### Your instructions
Repeat the full listing, word for word.

### Data lines
======

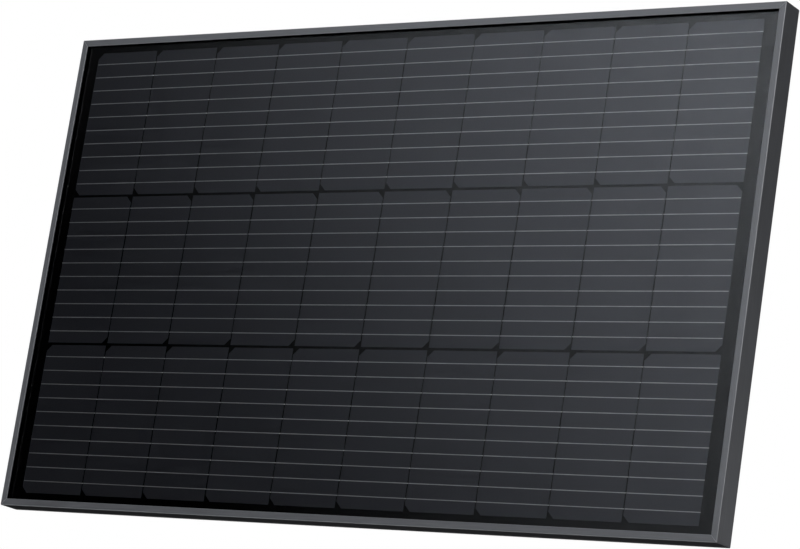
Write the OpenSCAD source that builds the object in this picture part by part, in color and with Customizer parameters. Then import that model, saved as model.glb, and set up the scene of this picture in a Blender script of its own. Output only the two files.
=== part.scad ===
// Framed solar panel with thirty half-cut cells, standing upright on its long edge.
// +X runs along the long edge, +Z along the short edge, and the glass faces -Y.
// The origin is the centre of the mounting slots, on the rear face of the frame.

/* [Panel] */
// Length of the long edge
panel_w = 976; // [970:1:1000]
// Length of the short edge
panel_h = 586; // [580:1:610]
// Depth of the frame from its front lip to its rear flange
frame_d = 30; // [30:1:40]

/* [Frame profile] */
// Width of the front lip over the glass
lip_w = 8; // [7:0.5:9]
// Thickness of the front lip
lip_t = 1.8; // [1.5:0.1:2.2]
// Thickness of the outer wall, shelf and rear flange
wall_t = 1.6; // [1.4:0.1:1.8]
// Width of the hollow chamber that takes the corner keys
chamber_w = 7.8; // [7:0.2:9]
// Width of the rear flange from the outer wall
flange_w = 24; // [22:1:28]
// Radius along the outer front edge
edge_r = 1; // [0.4:0.1:1.4]

/* [Mounting] */
// Distance between the mounting slots along the long edge
slot_spacing = 600; // [400:10:700]
// Distance of every hole in the rear flange from the outer edge
hole_inset = 17.5; // [16.5:0.5:18]
// Width of a mounting slot
slot_w = 7; // [6:0.5:8]
// End-to-end length of a mounting slot
slot_l = 12; // [10:1:16]
// Distance between the grounding holes along the long edge
ground_spacing = 160; // [100:10:240]
// Diameter of a grounding hole
ground_dia = 4.2; // [3.5:0.1:5]

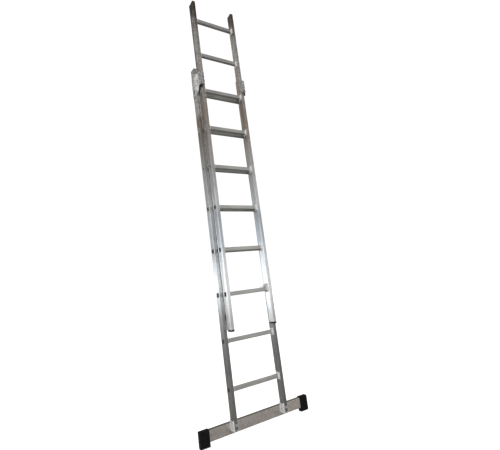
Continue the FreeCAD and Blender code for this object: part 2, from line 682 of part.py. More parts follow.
for name, shapes in (
    ("cross_bolts", cross_bolts),
    ("cross_nuts", cross_nuts),
    ("bar_bolts", bar_bolts),
    ("bar_nuts", bar_nuts),
    ("guide_rivets", guide_rivets),
    ("glide_rivets", glide_rivets),
    ("hook_rivets", hook_rivets),
):
    pairs = shapes + [mirrored(s) for s in shapes]
    nodes[name] = Part.makeCompound(pairs)

os.makedirs("parts", exist_ok=True)
for name, shape in nodes.items():
    shape.exportStep("parts/%s.step" % name)
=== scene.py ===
import math

import bmesh
import bpy
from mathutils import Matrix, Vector


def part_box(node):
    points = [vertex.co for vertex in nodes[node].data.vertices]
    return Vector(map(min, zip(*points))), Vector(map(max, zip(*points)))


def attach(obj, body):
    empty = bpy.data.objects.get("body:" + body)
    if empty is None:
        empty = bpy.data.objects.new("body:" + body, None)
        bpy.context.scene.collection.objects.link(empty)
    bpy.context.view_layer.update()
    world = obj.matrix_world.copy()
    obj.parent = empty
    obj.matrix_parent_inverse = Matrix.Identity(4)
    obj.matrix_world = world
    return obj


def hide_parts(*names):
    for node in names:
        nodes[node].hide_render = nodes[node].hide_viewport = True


# Looks of the two-section extension ladder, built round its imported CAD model. Metres throughout.

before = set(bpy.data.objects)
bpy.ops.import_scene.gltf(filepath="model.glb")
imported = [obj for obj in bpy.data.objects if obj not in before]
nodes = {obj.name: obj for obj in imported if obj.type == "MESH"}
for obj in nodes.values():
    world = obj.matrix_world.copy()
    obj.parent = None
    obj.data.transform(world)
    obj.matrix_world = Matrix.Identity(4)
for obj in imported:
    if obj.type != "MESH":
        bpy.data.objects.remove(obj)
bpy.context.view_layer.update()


# ---------------------------------------------------------------- shader building

class Tree:
    """A node tree that is filled by short calls; an input may be a number, a colour or a socket."""

    def __init__(self, owner):
        owner.use_nodes = True
        self.nodes = owner.node_tree.nodes
        self.links = owner.node_tree.links
        self.nodes.clear()

    def put(self, socket, value):
        if isinstance(value, bpy.types.NodeSocket):
            self.links.new(value, socket)
        elif socket.type == "RGBA" and len(value) == 3:
            socket.default_value = (*value, 1.0)
        else:
            socket.default_value = value

    def add(self, kind, inputs=(), **settings):
        node = self.nodes.new(kind)
        for key, value in settings.items():
            setattr(node, key, value)
        for key, value in dict(inputs).items():
            self.put(node.inputs[key], value)
        return node

    def math(self, operation, a, b=0.0, c=0.0, clamp=False):
        node = self.add("ShaderNodeMath", {0: a, 1: b, 2: c}, operation=operation, use_clamp=clamp)
        return node.outputs[0]

    def place(self, scale=(1.0, 1.0, 1.0), offset=(0.0, 0.0, 0.0)):
        coords = self.add("ShaderNodeTexCoord")
        mapping = self.add("ShaderNodeMapping", {"Vector": coords.outputs["Object"], "Location": offset,
                                                 "Scale": scale})
        return mapping.outputs[0]

    def noise(self, vector, scale, detail=3.0, rough=0.55, warp=0.0):
        node = self.add("ShaderNodeTexNoise", {"Vector": vector, "Scale": scale, "Detail": detail,
                                               "Roughness": rough, "Distortion": warp})
        return node.outputs[0]

    def cells(self, vector, scale):
        """A colour of its own for each cell of a Voronoi pattern."""
        node = self.add("ShaderNodeTexVoronoi", {"Vector": vector, "Scale": scale}, feature="F1")
        return node.outputs["Color"]

    def remap(self, value, from_lo, from_hi, to_lo, to_hi):
        node = self.add("ShaderNodeMapRange", {"Value": value, "From Min": from_lo, "From Max": from_hi,
                                               "To Min": to_lo, "To Max": to_hi})
        return node.outputs[0]

    def ramp(self, value, stops):
        node = self.add("ShaderNodeValToRGB", {0: value})
        ramp = node.color_ramp
        while len(ramp.elements) > 1:
            ramp.elements.remove(ramp.elements[-1])
        ramp.elements[0].position = stops[0][0]
        ramp.elements[0].color = (*stops[0][1], 1.0)
        for position, colour in stops[1:]:
            ramp.elements.new(position).color = (*colour, 1.0)
        return node.outputs[0]

    def mix(self, factor, a, b, blend="MIX"):
        node = self.add("ShaderNodeMix", data_type="RGBA", blend_type=blend)
        self.put(node.inputs[0], factor)
        self.put(node.inputs[6], a)
        self.put(node.inputs[7], b)
        return node.outputs[2]

    def axis(self, name):
        coords = self.add("ShaderNodeTexCoord")
        split = self.add("ShaderNodeSeparateXYZ", {0: coords.outputs["Object"]})
        return split.outputs[name]

    def bump(self, height, distance, strength=1.0, under=None):
        inputs = {"Height": height, "Distance": distance, "Strength": strength}
        if under is not None:
            inputs["Normal"] = under
        return self.add("ShaderNodeBump", inputs).outputs[0]

    def edge_mask(self, radius):
        """One along sharp edges and nought on flat faces."""
        bevel = self.add("ShaderNodeBevel", {"Radius": radius}, samples=4)
        geometry = self.add("ShaderNodeNewGeometry")
        dot = self.add("ShaderNodeVectorMath", {0: bevel.outputs[0], 1: geometry.outputs["Normal"]},
                       operation="DOT_PRODUCT")
        tilt = self.math("SUBTRACT", 1.0, dot.outputs["Value"])
        return self.remap(tilt, 0.02, 0.25, 0.0, 1.0)

    def surface(self, inputs):
        shader = self.add("ShaderNodeBsdfPrincipled", inputs)
        output = self.add("ShaderNodeOutputMaterial")
        self.links.new(shader.outputs[0], output.inputs["Surface"])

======

### Written response
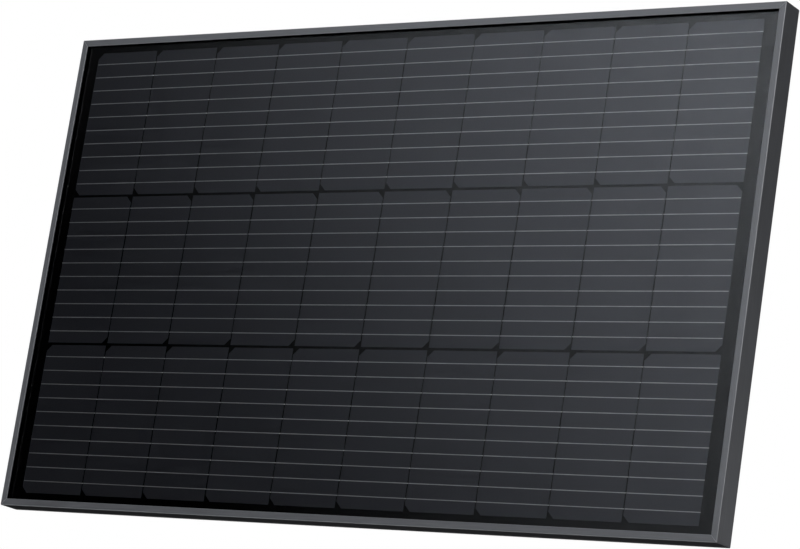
Write the OpenSCAD source that builds the object in this picture part by part, in color and with Customizer parameters. Then import that model, saved as model.glb, and set up the scene of this picture in a Blender script of its own. Output only the two files.
=== part.scad ===
// Framed solar panel with thirty half-cut cells, standing upright on its long edge.
// +X runs along the long edge, +Z along the short edge, and the glass faces -Y.
// The origin is the centre of the mounting slots, on the rear face of the frame.

/* [Panel] */
// Length of the long edge
panel_w = 976; // [970:1:1000]
// Length of the short edge
panel_h = 586; // [580:1:610]
// Depth of the frame from its front lip to its rear flange
frame_d = 30; // [30:1:40]

/* [Frame profile] */
// Width of the front lip over the glass
lip_w = 8; // [7:0.5:9]
// Thickness of the front lip
lip_t = 1.8; // [1.5:0.1:2.2]
// Thickness of the outer wall, shelf and rear flange
wall_t = 1.6; // [1.4:0.1:1.8]
// Width of the hollow chamber that takes the corner keys
chamber_w = 7.8; // [7:0.2:9]
// Width of the rear flange from the outer wall
flange_w = 24; // [22:1:28]
// Radius along the outer front edge
edge_r = 1; // [0.4:0.1:1.4]

/* [Mounting] */
// Distance between the mounting slots along the long edge
slot_spacing = 600; // [400:10:700]
// Distance of every hole in the rear flange from the outer edge
hole_inset = 17.5; // [16.5:0.5:18]
// Width of a mounting slot
slot_w = 7; // [6:0.5:8]
// End-to-end length of a mounting slot
slot_l = 12; // [10:1:16]
// Distance between the grounding holes along the long edge
ground_spacing = 160; // [100:10:240]
// Diameter of a grounding hole
ground_dia = 4.2; // [3.5:0.1:5]

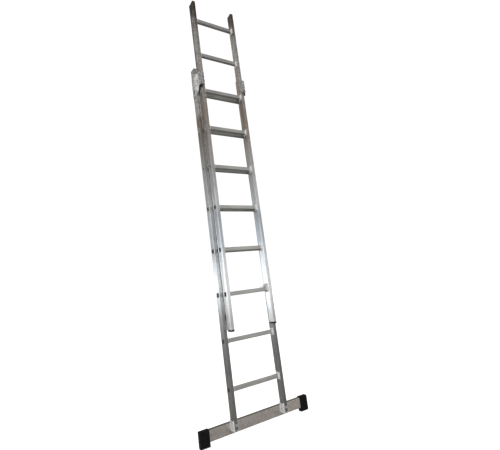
Continue the FreeCAD and Blender code for this object: part 2, from line 682 of part.py. More parts follow.
for name, shapes in (
    ("cross_bolts", cross_bolts),
    ("cross_nuts", cross_nuts),
    ("bar_bolts", bar_bolts),
    ("bar_nuts", bar_nuts),
    ("guide_rivets", guide_rivets),
    ("glide_rivets", glide_rivets),
    ("hook_rivets", hook_rivets),
):
    pairs = shapes + [mirrored(s) for s in shapes]
    nodes[name] = Part.makeCompound(pairs)

os.makedirs("parts", exist_ok=True)
for name, shape in nodes.items():
    shape.exportStep("parts/%s.step" % name)
=== scene.py ===
import math

import bmesh
import bpy
from mathutils import Matrix, Vector


def part_box(node):
    points = [vertex.co for vertex in nodes[node].data.vertices]
    return Vector(map(min, zip(*points))), Vector(map(max, zip(*points)))


def attach(obj, body):
    empty = bpy.data.objects.get("body:" + body)
    if empty is None:
        empty = bpy.data.objects.new("body:" + body, None)
        bpy.context.scene.collection.objects.link(empty)
    bpy.context.view_layer.update()
    world = obj.matrix_world.copy()
    obj.parent = empty
    obj.matrix_parent_inverse = Matrix.Identity(4)
    obj.matrix_world = world
    return obj


def hide_parts(*names):
    for node in names:
        nodes[node].hide_render = nodes[node].hide_viewport = True


# Looks of the two-section extension ladder, built round its imported CAD model. Metres throughout.

before = set(bpy.data.objects)
bpy.ops.import_scene.gltf(filepath="model.glb")
imported = [obj for obj in bpy.data.objects if obj not in before]
nodes = {obj.name: obj for obj in imported if obj.type == "MESH"}
for obj in nodes.values():
    world = obj.matrix_world.copy()
    obj.parent = None
    obj.data.transform(world)
    obj.matrix_world = Matrix.Identity(4)
for obj in imported:
    if obj.type != "MESH":
        bpy.data.objects.remove(obj)
bpy.context.view_layer.update()


# ---------------------------------------------------------------- shader building

class Tree:
    """A node tree that is filled by short calls; an input may be a number, a colour or a socket."""

    def __init__(self, owner):
        owner.use_nodes = True
        self.nodes = owner.node_tree.nodes
        self.links = owner.node_tree.links
        self.nodes.clear()

    def put(self, socket, value):
        if isinstance(value, bpy.types.NodeSocket):
            self.links.new(value, socket)
        elif socket.type == "RGBA" and len(value) == 3:
            socket.default_value = (*value, 1.0)
        else:
            socket.default_value = value

    def add(self, kind, inputs=(), **settings):
        node = self.nodes.new(kind)
        for key, value in settings.items():
            setattr(node, key, value)
        for key, value in dict(inputs).items():
            self.put(node.inputs[key], value)
        return node

    def math(self, operation, a, b=0.0, c=0.0, clamp=False):
        node = self.add("ShaderNodeMath", {0: a, 1: b, 2: c}, operation=operation, use_clamp=clamp)
        return node.outputs[0]

    def place(self, scale=(1.0, 1.0, 1.0), offset=(0.0, 0.0, 0.0)):
        coords = self.add("ShaderNodeTexCoord")
        mapping = self.add("ShaderNodeMapping", {"Vector": coords.outputs["Object"], "Location": offset,
                                                 "Scale": scale})
        return mapping.outputs[0]

    def noise(self, vector, scale, detail=3.0, rough=0.55, warp=0.0):
        node = self.add("ShaderNodeTexNoise", {"Vector": vector, "Scale": scale, "Detail": detail,
                                               "Roughness": rough, "Distortion": warp})
        return node.outputs[0]

    def cells(self, vector, scale):
        """A colour of its own for each cell of a Voronoi pattern."""
        node = self.add("ShaderNodeTexVoronoi", {"Vector": vector, "Scale": scale}, feature="F1")
        return node.outputs["Color"]

    def remap(self, value, from_lo, from_hi, to_lo, to_hi):
        node = self.add("ShaderNodeMapRange", {"Value": value, "From Min": from_lo, "From Max": from_hi,
                                               "To Min": to_lo, "To Max": to_hi})
        return node.outputs[0]

    def ramp(self, value, stops):
        node = self.add("ShaderNodeValToRGB", {0: value})
        ramp = node.color_ramp
        while len(ramp.elements) > 1:
            ramp.elements.remove(ramp.elements[-1])
        ramp.elements[0].position = stops[0][0]
        ramp.elements[0].color = (*stops[0][1], 1.0)
        for position, colour in stops[1:]:
            ramp.elements.new(position).color = (*colour, 1.0)
        return node.outputs[0]

    def mix(self, factor, a, b, blend="MIX"):
        node = self.add("ShaderNodeMix", data_type="RGBA", blend_type=blend)
        self.put(node.inputs[0], factor)
        self.put(node.inputs[6], a)
        self.put(node.inputs[7], b)
        return node.outputs[2]

    def axis(self, name):
        coords = self.add("ShaderNodeTexCoord")
        split = self.add("ShaderNodeSeparateXYZ", {0: coords.outputs["Object"]})
        return split.outputs[name]

    def bump(self, height, distance, strength=1.0, under=None):
        inputs = {"Height": height, "Distance": distance, "Strength": strength}
        if under is not None:
            inputs["Normal"] = under
        return self.add("ShaderNodeBump", inputs).outputs[0]

    def edge_mask(self, radius):
        """One along sharp edges and nought on flat faces."""
        bevel = self.add("ShaderNodeBevel", {"Radius": radius}, samples=4)
        geometry = self.add("ShaderNodeNewGeometry")
        dot = self.add("ShaderNodeVectorMath", {0: bevel.outputs[0], 1: geometry.outputs["Normal"]},
                       operation="DOT_PRODUCT")
        tilt = self.math("SUBTRACT", 1.0, dot.outputs["Value"])
        return self.remap(tilt, 0.02, 0.25, 0.0, 1.0)

    def surface(self, inputs):
        shader = self.add("ShaderNodeBsdfPrincipled", inputs)
        output = self.add("ShaderNodeOutputMaterial")
        self.links.new(shader.outputs[0], output.inputs["Surface"])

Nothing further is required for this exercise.